> [JOB]:
Quote, with no changes, the lines that run from the top of the material to the line with "band stands on.", both included.

> [INFORMATION SUPPLIED]:

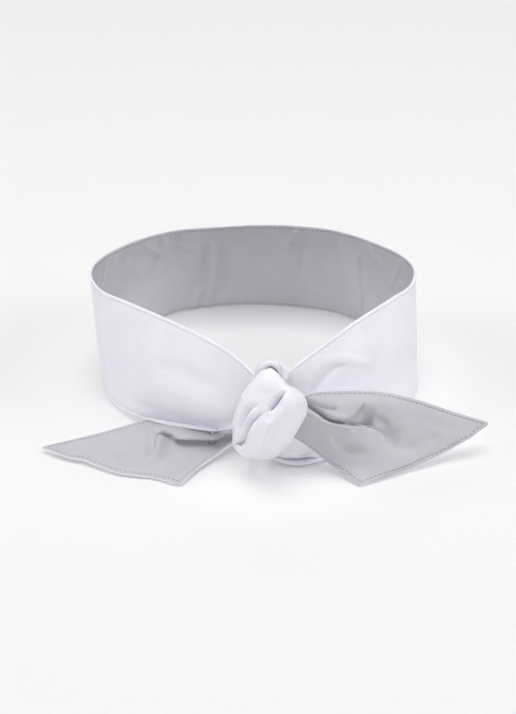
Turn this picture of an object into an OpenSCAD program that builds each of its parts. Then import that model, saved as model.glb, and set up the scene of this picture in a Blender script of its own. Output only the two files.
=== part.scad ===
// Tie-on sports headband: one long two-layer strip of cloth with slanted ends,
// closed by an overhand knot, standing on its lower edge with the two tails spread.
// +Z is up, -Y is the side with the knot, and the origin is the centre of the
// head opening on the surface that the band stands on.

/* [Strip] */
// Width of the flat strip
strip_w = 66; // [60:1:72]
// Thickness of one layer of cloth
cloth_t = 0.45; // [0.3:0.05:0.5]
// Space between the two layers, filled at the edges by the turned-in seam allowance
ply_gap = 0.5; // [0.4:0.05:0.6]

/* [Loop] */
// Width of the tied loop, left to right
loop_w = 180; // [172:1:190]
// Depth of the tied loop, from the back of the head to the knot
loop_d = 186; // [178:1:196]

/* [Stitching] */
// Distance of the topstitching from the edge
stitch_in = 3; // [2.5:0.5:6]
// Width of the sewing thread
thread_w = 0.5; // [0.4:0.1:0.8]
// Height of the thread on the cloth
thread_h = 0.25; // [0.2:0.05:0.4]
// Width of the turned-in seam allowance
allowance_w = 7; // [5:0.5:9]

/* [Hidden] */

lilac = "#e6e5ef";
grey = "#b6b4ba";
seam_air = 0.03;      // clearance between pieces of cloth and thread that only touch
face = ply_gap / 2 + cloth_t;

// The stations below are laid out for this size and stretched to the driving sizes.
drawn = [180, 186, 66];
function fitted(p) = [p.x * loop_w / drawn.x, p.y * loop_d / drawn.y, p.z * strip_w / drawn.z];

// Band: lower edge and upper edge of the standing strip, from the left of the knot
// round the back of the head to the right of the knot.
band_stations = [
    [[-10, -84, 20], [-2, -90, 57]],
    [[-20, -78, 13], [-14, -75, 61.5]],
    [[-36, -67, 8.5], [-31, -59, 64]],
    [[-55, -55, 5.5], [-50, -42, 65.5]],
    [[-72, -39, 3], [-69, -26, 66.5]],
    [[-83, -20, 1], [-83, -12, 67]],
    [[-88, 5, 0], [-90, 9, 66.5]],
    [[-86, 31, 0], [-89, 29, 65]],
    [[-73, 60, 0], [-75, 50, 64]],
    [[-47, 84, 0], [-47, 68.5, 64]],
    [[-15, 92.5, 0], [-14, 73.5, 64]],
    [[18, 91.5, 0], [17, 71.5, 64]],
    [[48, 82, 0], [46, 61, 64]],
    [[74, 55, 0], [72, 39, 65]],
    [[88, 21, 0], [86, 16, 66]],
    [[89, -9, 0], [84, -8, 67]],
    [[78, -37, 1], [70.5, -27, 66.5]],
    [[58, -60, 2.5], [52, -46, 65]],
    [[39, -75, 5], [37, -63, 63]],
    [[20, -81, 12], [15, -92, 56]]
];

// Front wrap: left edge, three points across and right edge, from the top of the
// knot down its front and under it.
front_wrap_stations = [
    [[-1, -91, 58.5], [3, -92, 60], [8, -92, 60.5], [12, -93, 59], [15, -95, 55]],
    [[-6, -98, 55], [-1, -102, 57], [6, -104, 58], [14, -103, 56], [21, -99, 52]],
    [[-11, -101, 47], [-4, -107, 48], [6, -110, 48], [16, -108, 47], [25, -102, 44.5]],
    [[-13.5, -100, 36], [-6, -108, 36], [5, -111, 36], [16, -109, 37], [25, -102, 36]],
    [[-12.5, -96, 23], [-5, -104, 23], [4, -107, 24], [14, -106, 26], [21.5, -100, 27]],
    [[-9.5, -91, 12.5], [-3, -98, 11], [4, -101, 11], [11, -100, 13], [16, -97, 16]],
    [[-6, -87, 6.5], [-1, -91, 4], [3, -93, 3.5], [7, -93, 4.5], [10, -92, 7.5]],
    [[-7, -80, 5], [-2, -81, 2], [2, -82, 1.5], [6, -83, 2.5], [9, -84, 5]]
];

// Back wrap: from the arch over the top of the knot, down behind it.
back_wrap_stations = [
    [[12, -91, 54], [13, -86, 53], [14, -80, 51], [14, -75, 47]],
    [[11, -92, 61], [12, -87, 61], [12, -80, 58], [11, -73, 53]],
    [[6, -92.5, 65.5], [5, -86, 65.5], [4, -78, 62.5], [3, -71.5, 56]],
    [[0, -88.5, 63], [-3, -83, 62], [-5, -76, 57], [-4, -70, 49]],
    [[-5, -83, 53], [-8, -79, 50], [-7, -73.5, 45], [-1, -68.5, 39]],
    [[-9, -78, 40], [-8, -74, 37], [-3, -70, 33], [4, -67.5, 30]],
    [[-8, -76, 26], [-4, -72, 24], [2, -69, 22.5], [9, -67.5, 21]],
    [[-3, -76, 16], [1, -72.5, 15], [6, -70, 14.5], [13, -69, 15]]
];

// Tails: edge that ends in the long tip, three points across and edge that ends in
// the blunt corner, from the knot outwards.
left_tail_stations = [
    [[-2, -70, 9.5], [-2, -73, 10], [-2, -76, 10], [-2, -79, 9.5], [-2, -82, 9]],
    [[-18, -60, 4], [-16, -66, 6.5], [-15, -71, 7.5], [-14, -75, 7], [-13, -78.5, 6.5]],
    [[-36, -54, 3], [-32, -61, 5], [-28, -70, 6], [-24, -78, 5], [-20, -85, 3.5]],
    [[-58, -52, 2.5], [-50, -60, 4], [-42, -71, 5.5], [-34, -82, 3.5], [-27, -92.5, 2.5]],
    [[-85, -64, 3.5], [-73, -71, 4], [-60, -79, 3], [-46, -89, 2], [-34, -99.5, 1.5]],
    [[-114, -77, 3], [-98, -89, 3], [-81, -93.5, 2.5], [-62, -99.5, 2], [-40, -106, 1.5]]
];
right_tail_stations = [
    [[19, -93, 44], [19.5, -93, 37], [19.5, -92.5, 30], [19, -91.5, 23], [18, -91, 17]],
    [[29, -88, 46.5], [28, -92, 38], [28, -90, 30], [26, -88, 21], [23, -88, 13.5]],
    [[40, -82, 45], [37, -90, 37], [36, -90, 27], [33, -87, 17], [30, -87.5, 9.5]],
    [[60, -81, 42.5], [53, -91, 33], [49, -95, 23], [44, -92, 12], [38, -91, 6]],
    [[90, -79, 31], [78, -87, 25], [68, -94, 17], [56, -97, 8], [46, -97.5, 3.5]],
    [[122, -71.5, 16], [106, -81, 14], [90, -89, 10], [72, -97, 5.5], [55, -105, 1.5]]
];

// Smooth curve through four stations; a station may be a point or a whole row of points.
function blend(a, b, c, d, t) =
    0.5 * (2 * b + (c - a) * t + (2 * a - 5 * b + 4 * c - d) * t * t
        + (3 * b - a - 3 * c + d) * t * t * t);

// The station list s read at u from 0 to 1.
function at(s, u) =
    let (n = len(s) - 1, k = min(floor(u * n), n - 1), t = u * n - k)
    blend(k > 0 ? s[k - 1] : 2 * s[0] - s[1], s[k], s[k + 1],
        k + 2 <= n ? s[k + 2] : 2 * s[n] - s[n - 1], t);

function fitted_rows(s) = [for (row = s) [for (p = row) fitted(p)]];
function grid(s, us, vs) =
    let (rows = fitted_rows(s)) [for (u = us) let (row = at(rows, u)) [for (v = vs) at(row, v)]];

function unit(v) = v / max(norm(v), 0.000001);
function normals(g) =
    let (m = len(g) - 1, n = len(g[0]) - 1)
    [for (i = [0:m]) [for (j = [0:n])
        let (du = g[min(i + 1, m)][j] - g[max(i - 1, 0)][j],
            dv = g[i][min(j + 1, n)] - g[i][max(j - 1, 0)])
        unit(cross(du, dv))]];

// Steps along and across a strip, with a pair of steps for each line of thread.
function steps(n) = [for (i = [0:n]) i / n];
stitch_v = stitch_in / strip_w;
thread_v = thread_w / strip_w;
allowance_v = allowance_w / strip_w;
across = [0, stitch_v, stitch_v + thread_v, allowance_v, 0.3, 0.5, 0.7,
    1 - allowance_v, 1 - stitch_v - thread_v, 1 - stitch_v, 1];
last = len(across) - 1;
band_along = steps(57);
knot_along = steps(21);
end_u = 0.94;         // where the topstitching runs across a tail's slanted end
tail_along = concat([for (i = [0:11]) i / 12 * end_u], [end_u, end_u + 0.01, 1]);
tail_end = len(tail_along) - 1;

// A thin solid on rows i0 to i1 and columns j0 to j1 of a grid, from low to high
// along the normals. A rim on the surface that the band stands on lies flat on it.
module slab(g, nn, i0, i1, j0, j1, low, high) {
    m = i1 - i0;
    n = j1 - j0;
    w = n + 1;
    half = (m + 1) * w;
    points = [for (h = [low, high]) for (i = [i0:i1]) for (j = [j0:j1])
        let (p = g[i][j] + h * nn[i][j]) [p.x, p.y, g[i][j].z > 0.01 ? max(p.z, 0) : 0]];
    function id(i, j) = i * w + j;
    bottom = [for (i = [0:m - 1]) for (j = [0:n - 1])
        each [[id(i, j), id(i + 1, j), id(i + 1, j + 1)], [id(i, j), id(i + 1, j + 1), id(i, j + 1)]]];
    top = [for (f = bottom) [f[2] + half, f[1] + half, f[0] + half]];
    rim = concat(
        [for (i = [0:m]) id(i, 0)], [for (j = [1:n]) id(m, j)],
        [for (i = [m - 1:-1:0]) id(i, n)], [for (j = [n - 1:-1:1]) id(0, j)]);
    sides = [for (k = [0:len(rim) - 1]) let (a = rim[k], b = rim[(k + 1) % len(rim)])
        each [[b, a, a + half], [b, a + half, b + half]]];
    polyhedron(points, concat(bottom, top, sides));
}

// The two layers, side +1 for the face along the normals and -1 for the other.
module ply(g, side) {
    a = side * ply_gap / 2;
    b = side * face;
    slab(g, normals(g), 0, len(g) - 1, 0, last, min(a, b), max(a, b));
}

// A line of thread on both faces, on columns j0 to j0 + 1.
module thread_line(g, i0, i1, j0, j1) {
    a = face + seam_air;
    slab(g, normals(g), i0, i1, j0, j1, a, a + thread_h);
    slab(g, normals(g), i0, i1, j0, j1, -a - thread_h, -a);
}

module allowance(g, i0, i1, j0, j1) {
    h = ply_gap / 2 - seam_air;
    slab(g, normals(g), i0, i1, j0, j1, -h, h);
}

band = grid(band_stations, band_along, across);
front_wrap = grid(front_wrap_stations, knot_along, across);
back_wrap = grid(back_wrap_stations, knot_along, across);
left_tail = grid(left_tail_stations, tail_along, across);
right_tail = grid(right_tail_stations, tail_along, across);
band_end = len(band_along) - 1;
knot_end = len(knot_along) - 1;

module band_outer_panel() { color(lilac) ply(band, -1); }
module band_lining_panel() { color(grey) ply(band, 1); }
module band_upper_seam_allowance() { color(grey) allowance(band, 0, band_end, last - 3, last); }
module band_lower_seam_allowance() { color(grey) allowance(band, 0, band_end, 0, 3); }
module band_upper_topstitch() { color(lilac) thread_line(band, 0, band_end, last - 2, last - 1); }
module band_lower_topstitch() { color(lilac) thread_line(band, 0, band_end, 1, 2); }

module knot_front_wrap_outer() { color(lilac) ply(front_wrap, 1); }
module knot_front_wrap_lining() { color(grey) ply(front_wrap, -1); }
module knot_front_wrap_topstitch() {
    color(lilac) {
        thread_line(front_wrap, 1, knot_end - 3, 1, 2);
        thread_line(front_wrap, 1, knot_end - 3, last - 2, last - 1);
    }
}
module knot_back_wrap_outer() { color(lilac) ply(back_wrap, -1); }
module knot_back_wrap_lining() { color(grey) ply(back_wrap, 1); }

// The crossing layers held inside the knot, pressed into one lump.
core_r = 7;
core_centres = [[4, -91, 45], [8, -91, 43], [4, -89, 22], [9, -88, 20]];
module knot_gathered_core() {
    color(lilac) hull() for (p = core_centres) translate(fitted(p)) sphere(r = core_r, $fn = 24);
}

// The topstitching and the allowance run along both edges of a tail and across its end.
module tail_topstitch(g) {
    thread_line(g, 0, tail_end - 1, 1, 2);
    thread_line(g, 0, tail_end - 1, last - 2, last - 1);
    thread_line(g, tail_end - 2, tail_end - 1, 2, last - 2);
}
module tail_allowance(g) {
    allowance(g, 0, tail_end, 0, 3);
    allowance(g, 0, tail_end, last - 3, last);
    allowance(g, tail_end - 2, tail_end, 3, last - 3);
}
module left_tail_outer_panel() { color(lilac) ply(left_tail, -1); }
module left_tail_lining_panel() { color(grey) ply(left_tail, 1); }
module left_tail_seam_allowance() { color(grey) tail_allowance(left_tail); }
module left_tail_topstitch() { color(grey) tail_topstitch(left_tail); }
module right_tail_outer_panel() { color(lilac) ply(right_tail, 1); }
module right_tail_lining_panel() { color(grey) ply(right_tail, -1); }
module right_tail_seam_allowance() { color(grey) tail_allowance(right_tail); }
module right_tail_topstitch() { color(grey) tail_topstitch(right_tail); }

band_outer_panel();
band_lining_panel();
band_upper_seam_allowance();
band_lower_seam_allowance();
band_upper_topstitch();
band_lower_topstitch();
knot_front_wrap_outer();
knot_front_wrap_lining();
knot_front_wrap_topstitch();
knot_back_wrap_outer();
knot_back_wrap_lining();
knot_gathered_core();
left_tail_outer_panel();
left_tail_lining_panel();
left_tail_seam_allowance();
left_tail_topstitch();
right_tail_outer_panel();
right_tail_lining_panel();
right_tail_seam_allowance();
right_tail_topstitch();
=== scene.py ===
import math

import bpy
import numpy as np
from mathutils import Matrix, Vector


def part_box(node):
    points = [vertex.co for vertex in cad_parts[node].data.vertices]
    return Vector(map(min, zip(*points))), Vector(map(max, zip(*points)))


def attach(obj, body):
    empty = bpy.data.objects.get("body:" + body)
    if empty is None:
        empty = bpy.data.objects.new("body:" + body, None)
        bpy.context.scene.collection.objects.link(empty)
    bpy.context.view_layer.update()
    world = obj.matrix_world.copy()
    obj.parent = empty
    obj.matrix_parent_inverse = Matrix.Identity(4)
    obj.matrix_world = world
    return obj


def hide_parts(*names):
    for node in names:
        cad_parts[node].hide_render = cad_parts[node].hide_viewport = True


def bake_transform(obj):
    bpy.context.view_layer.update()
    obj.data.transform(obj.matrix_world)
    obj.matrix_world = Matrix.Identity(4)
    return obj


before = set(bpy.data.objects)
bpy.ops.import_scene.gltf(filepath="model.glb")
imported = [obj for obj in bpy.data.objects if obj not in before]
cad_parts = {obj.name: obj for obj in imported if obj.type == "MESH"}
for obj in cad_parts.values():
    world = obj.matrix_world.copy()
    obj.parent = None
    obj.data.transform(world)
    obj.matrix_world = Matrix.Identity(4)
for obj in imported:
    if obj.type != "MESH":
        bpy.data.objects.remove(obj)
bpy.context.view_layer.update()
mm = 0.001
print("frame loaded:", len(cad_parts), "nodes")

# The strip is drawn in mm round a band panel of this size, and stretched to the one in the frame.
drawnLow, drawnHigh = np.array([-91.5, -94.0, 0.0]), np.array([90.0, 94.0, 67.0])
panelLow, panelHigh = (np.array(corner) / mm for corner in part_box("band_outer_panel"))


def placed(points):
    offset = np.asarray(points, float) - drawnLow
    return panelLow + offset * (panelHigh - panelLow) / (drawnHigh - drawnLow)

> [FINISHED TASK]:
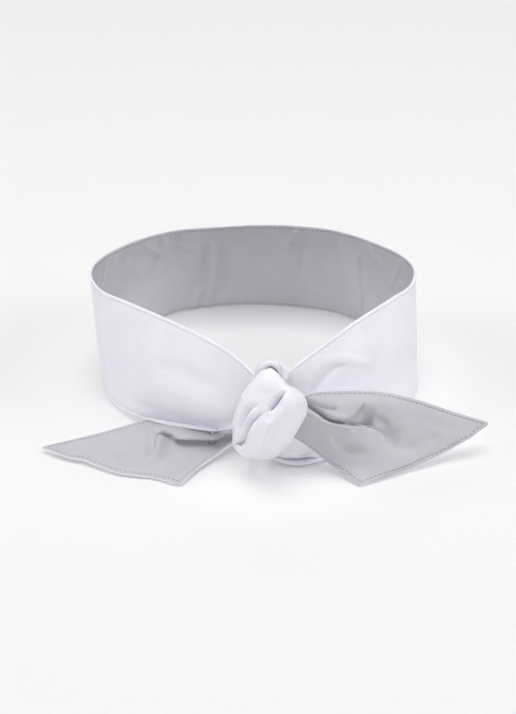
Turn this picture of an object into an OpenSCAD program that builds each of its parts. Then import that model, saved as model.glb, and set up the scene of this picture in a Blender script of its own. Output only the two files.
=== part.scad ===
// Tie-on sports headband: one long two-layer strip of cloth with slanted ends,
// closed by an overhand knot, standing on its lower edge with the two tails spread.
// +Z is up, -Y is the side with the knot, and the origin is the centre of the
// head opening on the surface that the band stands on.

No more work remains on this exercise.